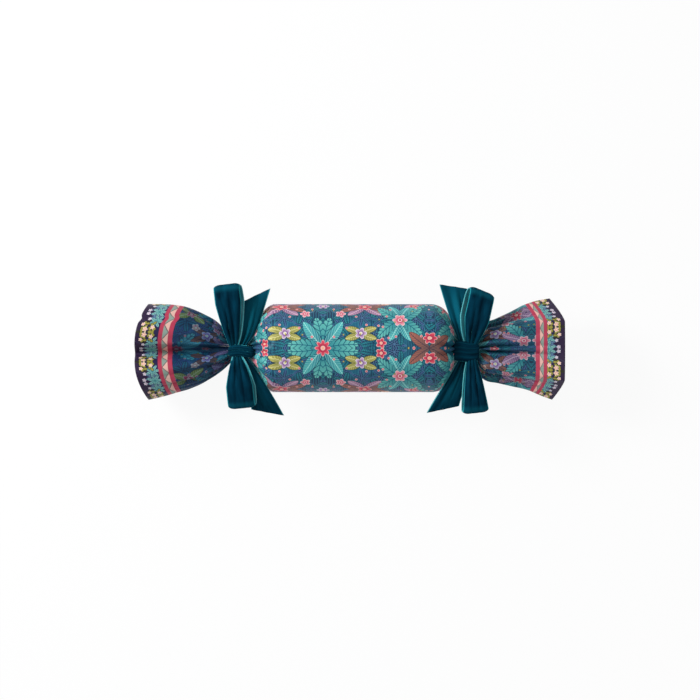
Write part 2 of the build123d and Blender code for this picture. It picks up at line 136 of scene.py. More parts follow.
# The print's own design, in millimetres along and round the cloth, where 0 round it is the barrel's top. It
# is mirrored at every whole HALF_TURN, and along the cloth at lines given by the place of one and their
# spacing. A fourfold motif is mirrored about its root. Directions are in degrees.
HALF_TURN = 55.3
DYES = [("#789bba", -78, -100), ("#c0ccd4", 78, 100)]  # each end's darker dye: where it starts and is full
BARREL_MIRRORS = (-24.0, 84.0)
END_MIRRORS = (95.0, 66.0)
PAINTS = {  # edge, dark, pale and rib of a leaf, or edge, petal, heart and eye of a flower
    "mint": ("#0f3450", "#1f8590", "#6cc4ba", "#0f5a74"),
    "sea": ("#0e2c4a", "#17677f", "#3fb0b4", "#9adfd6"),
    "night": ("#3b8799", "#101d3c", "#27427a", "#4a7199"),
    "deep": ("#0d2340", "#18637a", "#2b8f99", "#0e3350"),
    "mauve": ("#251a40", "#5f4070", "#b083a6", "#e0bccc"),
    "rust": ("#33223c", "#74544f", "#b86f5c", "#4d3c49"),
    "olive": ("#2c3a2c", "#6f7230", "#b4ae55", "#d9d492"),
    "ice": ("#22325a", "#6fb3ad", "#a8d6ca", "#3f8088"),
    "dusk": ("#6387a6", "#1d2a55", "#33477a", "#6387a6"),
    "coral": ("#f3c6bf", "#de4d62", "#b52a49", "#f3b08f"),
    "pink": ("#fae3e3", "#ec97a4", "#d25673", "#bf2e4d"),
    "lilac": ("#efebf3", "#c6a3c9", "#875a98", "#f0dfa2"),
    "straw": ("#5b5a2c", "#cdbb5f", "#a08a35", "#f0e6b0"),
    "peach": ("#f9e2d0", "#efb9a4", "#dc8f86", "#f6e3b6"),
}
SCATTERED_LEAVES = [  # seed, spacing, leaflets, length, half width, paint
    (1, 16.0, 7, 10.0, 1.8, "night"),
    (2, 19.0, 5, 11.0, 2.5, "deep"),
]
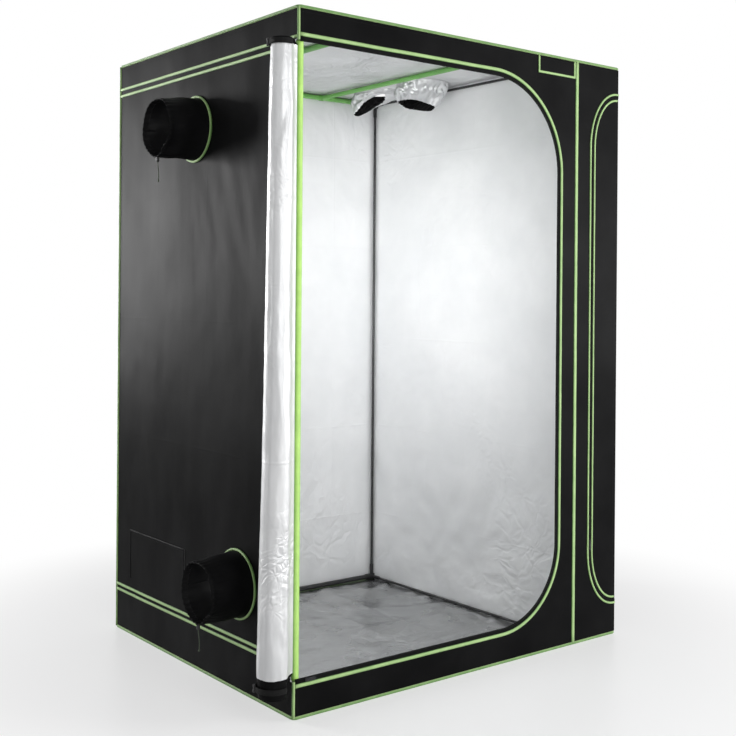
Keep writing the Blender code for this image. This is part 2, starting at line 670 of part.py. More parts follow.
def build_edge_piping():
    """All the piping of the cover: two loops, the upright edges, the seams and the double stripes."""
    meshes = [tube_mesh("roof_loop", loop_path(ROOF_Z), PIPING_RADIUS, closed=True)]
    meshes.append(tube_mesh("floor_loop", loop_path(PIPING_RADIUS), PIPING_RADIUS, closed=True))
    low, high = PIPING_RADIUS + SEAM_END_INSET, ROOF_Z - SEAM_END_INSET
    edges = [(-WALL_X, WALL_Y, low, high), (WALL_X, WALL_Y, low, high),
             (-WALL_X, -WALL_Y, POST_SLEEVE_TOP, high), (-WALL_X, -WALL_Y, low, POST_SLEEVE_BOTTOM)]
    for x, y, start, end in edges:
        meshes.append(tube_mesh("upright_edge", [(x, y, start), (x, y, end)], PIPING_RADIUS))
    for y, out in ((-WALL_Y, -1), (WALL_Y, 1)):
        meshes.append(strip_mesh("seam", (SEAM_X, y, low), (SEAM_X, y, high), (0, out, 0)))
    short = STRIPE_END_FROM_FRONT - TENT_DEPTH / 2
    rear, side = WALL_Y - SEAM_END_INSET, WALL_X - SEAM_END_INSET
    for height in STRIPE_HEIGHTS:
        near = SEAM_END_INSET - WALL_Y if height > POST_SLEEVE_TOP else short
        runs = [((-WALL_X, near), (-WALL_X, rear), (-1, 0, 0)), ((-side, WALL_Y), (side, WALL_Y), (0, 1, 0)),
                ((WALL_X, short), (WALL_X, rear), (1, 0, 0))]
        for start, end, out in runs:
            meshes.append(strip_mesh("stripe", (*start, height), (*end, height), out))
    add_piece("edge_piping", smooth(joined_mesh("edge_piping", meshes)), GREEN_PIPING)


def build_post_sleeve():
    hollow_pole("post_sleeve", (-POST_X, -POST_Y, POST_SLEEVE_BOTTOM), (-POST_X, -POST_Y, POST_SLEEVE_TOP),
                POST_SLEEVE_RADIUS, POST_SLEEVE_CLOTH, BRIGHT_GREEN)


def build_main_zip():
    face = FRONT_FACE - GAP
    band = doorway_path(0) + list(reversed(doorway_path(DOOR_EDGE_INSET)))
    tape = flat_mesh("main_tape", [band], TAPE_THICKNESS, (0, face - TAPE_THICKNESS / 2, 0), FACING_FRONT)
    bead = bead_mesh("main_bead", doorway_path(0), DOOR_BEAD_WIDTH, DOOR_BEAD_HEIGHT,
                     (0, face - DOOR_BEAD_HEIGHT / 2, 0), FACING_FRONT)
    add_piece("main_door_zip", smooth(joined_mesh("main_door_zip", [bead, tape])), GREEN_PIPING)


def build_side_door():
    """The closed side door: a cloth panel with a bead just inside its zip, and the zip's fixed half."""
    face = FRONT_FACE - GAP
    end = FRONT_RIGHT - GAP
    band = side_path(0, end) + list(reversed(side_path(SIDE_EDGE_INSET, end)))
    tape = flat_mesh("side_tape", [band], TAPE_THICKNESS, (0, face - TAPE_THICKNESS / 2, 0), FACING_FRONT)
    bead = bead_mesh("side_bead", side_path(0, end), SIDE_BEAD_WIDTH, SIDE_BEAD_HEIGHT,
                     (0, face - SIDE_BEAD_HEIGHT / 2, 0), FACING_FRONT)
    add_piece("side_door_zip", smooth(joined_mesh("side_door_zip", [bead, tape])), GREEN_PIPING)
    edge = SIDE_EDGE_INSET + ZIP_GAP
    panel = flat_mesh("side_cloth", [side_path(edge, end)], CLOTH, (0, -WALL_Y, 0), FACING_FRONT)
    inner = side_path(edge + SIDE_DOOR_TAPE_WIDTH + SIDE_BEAD_WIDTH / 2, end - SIDE_BEAD_STOP)
    inner_bead = bead_mesh("side_inner_bead", inner, SIDE_BEAD_WIDTH, SIDE_BEAD_HEIGHT,
                           (0, FRONT_FACE - SIDE_BEAD_HEIGHT / 2 + GAP, 0), FACING_FRONT)
    mesh = smooth(joined_mesh("side_door", [panel, inner_bead]))
    hinge = Vector((FRONT_RIGHT, FRONT_FACE, 0))
    mesh.transform(Matrix.Translation(-hinge))
    add_piece("side_door", mesh, BLACK_CANVAS, Matrix.Translation(hinge))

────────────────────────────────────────

» SHORT EXERCISE:
Write out every line exactly as it stands.

» FINAL RESULT:
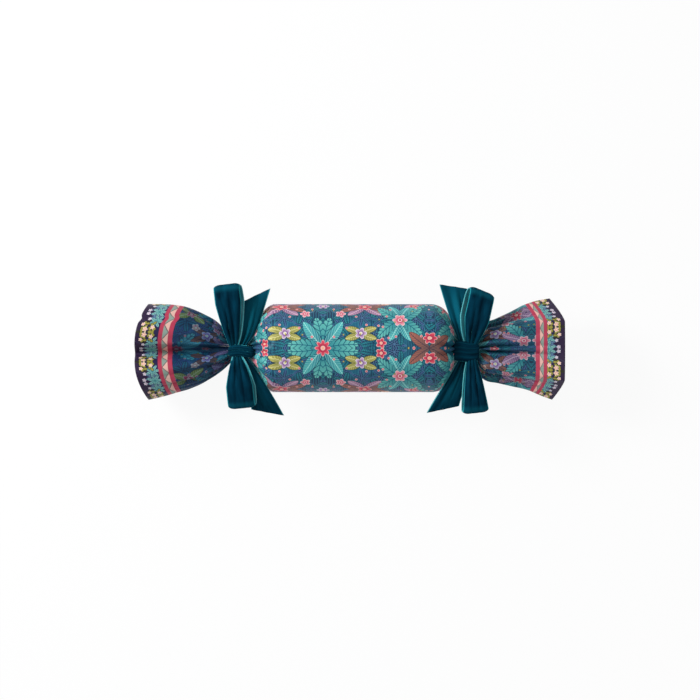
Write part 2 of the build123d and Blender code for this picture. It picks up at line 136 of scene.py. More parts follow.
# The print's own design, in millimetres along and round the cloth, where 0 round it is the barrel's top. It
# is mirrored at every whole HALF_TURN, and along the cloth at lines given by the place of one and their
# spacing. A fourfold motif is mirrored about its root. Directions are in degrees.
HALF_TURN = 55.3
DYES = [("#789bba", -78, -100), ("#c0ccd4", 78, 100)]  # each end's darker dye: where it starts and is full
BARREL_MIRRORS = (-24.0, 84.0)
END_MIRRORS = (95.0, 66.0)
PAINTS = {  # edge, dark, pale and rib of a leaf, or edge, petal, heart and eye of a flower
    "mint": ("#0f3450", "#1f8590", "#6cc4ba", "#0f5a74"),
    "sea": ("#0e2c4a", "#17677f", "#3fb0b4", "#9adfd6"),
    "night": ("#3b8799", "#101d3c", "#27427a", "#4a7199"),
    "deep": ("#0d2340", "#18637a", "#2b8f99", "#0e3350"),
    "mauve": ("#251a40", "#5f4070", "#b083a6", "#e0bccc"),
    "rust": ("#33223c", "#74544f", "#b86f5c", "#4d3c49"),
    "olive": ("#2c3a2c", "#6f7230", "#b4ae55", "#d9d492"),
    "ice": ("#22325a", "#6fb3ad", "#a8d6ca", "#3f8088"),
    "dusk": ("#6387a6", "#1d2a55", "#33477a", "#6387a6"),
    "coral": ("#f3c6bf", "#de4d62", "#b52a49", "#f3b08f"),
    "pink": ("#fae3e3", "#ec97a4", "#d25673", "#bf2e4d"),
    "lilac": ("#efebf3", "#c6a3c9", "#875a98", "#f0dfa2"),
    "straw": ("#5b5a2c", "#cdbb5f", "#a08a35", "#f0e6b0"),
    "peach": ("#f9e2d0", "#efb9a4", "#dc8f86", "#f6e3b6"),
}
SCATTERED_LEAVES = [  # seed, spacing, leaflets, length, half width, paint
    (1, 16.0, 7, 10.0, 1.8, "night"),
    (2, 19.0, 5, 11.0, 2.5, "deep"),
]
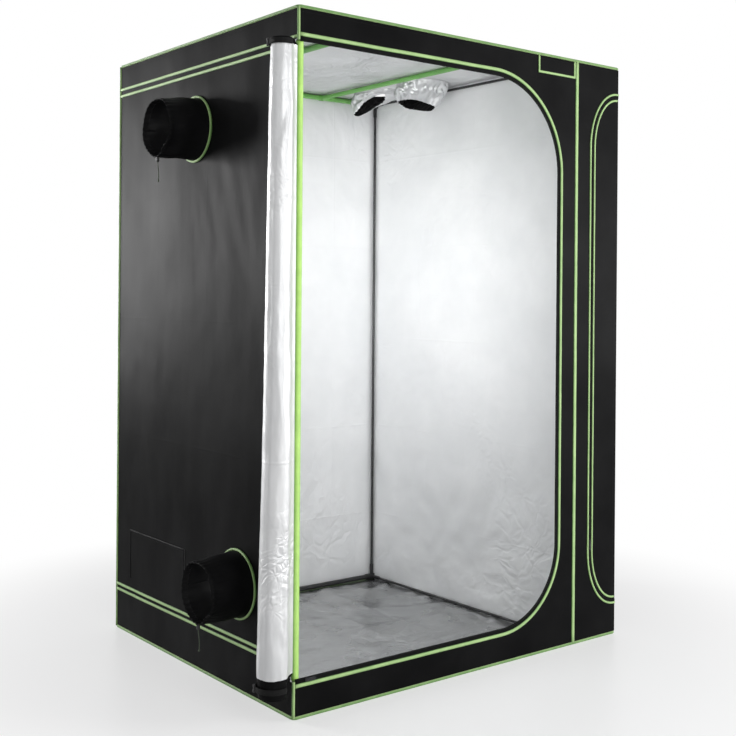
Keep writing the Blender code for this image. This is part 2, starting at line 670 of part.py. More parts follow.
def build_edge_piping():
    """All the piping of the cover: two loops, the upright edges, the seams and the double stripes."""
    meshes = [tube_mesh("roof_loop", loop_path(ROOF_Z), PIPING_RADIUS, closed=True)]
    meshes.append(tube_mesh("floor_loop", loop_path(PIPING_RADIUS), PIPING_RADIUS, closed=True))
    low, high = PIPING_RADIUS + SEAM_END_INSET, ROOF_Z - SEAM_END_INSET
    edges = [(-WALL_X, WALL_Y, low, high), (WALL_X, WALL_Y, low, high),
             (-WALL_X, -WALL_Y, POST_SLEEVE_TOP, high), (-WALL_X, -WALL_Y, low, POST_SLEEVE_BOTTOM)]
    for x, y, start, end in edges:
        meshes.append(tube_mesh("upright_edge", [(x, y, start), (x, y, end)], PIPING_RADIUS))
    for y, out in ((-WALL_Y, -1), (WALL_Y, 1)):
        meshes.append(strip_mesh("seam", (SEAM_X, y, low), (SEAM_X, y, high), (0, out, 0)))
    short = STRIPE_END_FROM_FRONT - TENT_DEPTH / 2
    rear, side = WALL_Y - SEAM_END_INSET, WALL_X - SEAM_END_INSET
    for height in STRIPE_HEIGHTS:
        near = SEAM_END_INSET - WALL_Y if height > POST_SLEEVE_TOP else short
        runs = [((-WALL_X, near), (-WALL_X, rear), (-1, 0, 0)), ((-side, WALL_Y), (side, WALL_Y), (0, 1, 0)),
                ((WALL_X, short), (WALL_X, rear), (1, 0, 0))]
        for start, end, out in runs:
            meshes.append(strip_mesh("stripe", (*start, height), (*end, height), out))
    add_piece("edge_piping", smooth(joined_mesh("edge_piping", meshes)), GREEN_PIPING)


def build_post_sleeve():
    hollow_pole("post_sleeve", (-POST_X, -POST_Y, POST_SLEEVE_BOTTOM), (-POST_X, -POST_Y, POST_SLEEVE_TOP),
                POST_SLEEVE_RADIUS, POST_SLEEVE_CLOTH, BRIGHT_GREEN)


def build_main_zip():
    face = FRONT_FACE - GAP
    band = doorway_path(0) + list(reversed(doorway_path(DOOR_EDGE_INSET)))
    tape = flat_mesh("main_tape", [band], TAPE_THICKNESS, (0, face - TAPE_THICKNESS / 2, 0), FACING_FRONT)
    bead = bead_mesh("main_bead", doorway_path(0), DOOR_BEAD_WIDTH, DOOR_BEAD_HEIGHT,
                     (0, face - DOOR_BEAD_HEIGHT / 2, 0), FACING_FRONT)
    add_piece("main_door_zip", smooth(joined_mesh("main_door_zip", [bead, tape])), GREEN_PIPING)


def build_side_door():
    """The closed side door: a cloth panel with a bead just inside its zip, and the zip's fixed half."""
    face = FRONT_FACE - GAP
    end = FRONT_RIGHT - GAP
    band = side_path(0, end) + list(reversed(side_path(SIDE_EDGE_INSET, end)))
    tape = flat_mesh("side_tape", [band], TAPE_THICKNESS, (0, face - TAPE_THICKNESS / 2, 0), FACING_FRONT)
    bead = bead_mesh("side_bead", side_path(0, end), SIDE_BEAD_WIDTH, SIDE_BEAD_HEIGHT,
                     (0, face - SIDE_BEAD_HEIGHT / 2, 0), FACING_FRONT)
    add_piece("side_door_zip", smooth(joined_mesh("side_door_zip", [bead, tape])), GREEN_PIPING)
    edge = SIDE_EDGE_INSET + ZIP_GAP
    panel = flat_mesh("side_cloth", [side_path(edge, end)], CLOTH, (0, -WALL_Y, 0), FACING_FRONT)
    inner = side_path(edge + SIDE_DOOR_TAPE_WIDTH + SIDE_BEAD_WIDTH / 2, end - SIDE_BEAD_STOP)
    inner_bead = bead_mesh("side_inner_bead", inner, SIDE_BEAD_WIDTH, SIDE_BEAD_HEIGHT,
                           (0, FRONT_FACE - SIDE_BEAD_HEIGHT / 2 + GAP, 0), FACING_FRONT)
    mesh = smooth(joined_mesh("side_door", [panel, inner_bead]))
    hinge = Vector((FRONT_RIGHT, FRONT_FACE, 0))
    mesh.transform(Matrix.Translation(-hinge))
    add_piece("side_door", mesh, BLACK_CANVAS, Matrix.Translation(hinge))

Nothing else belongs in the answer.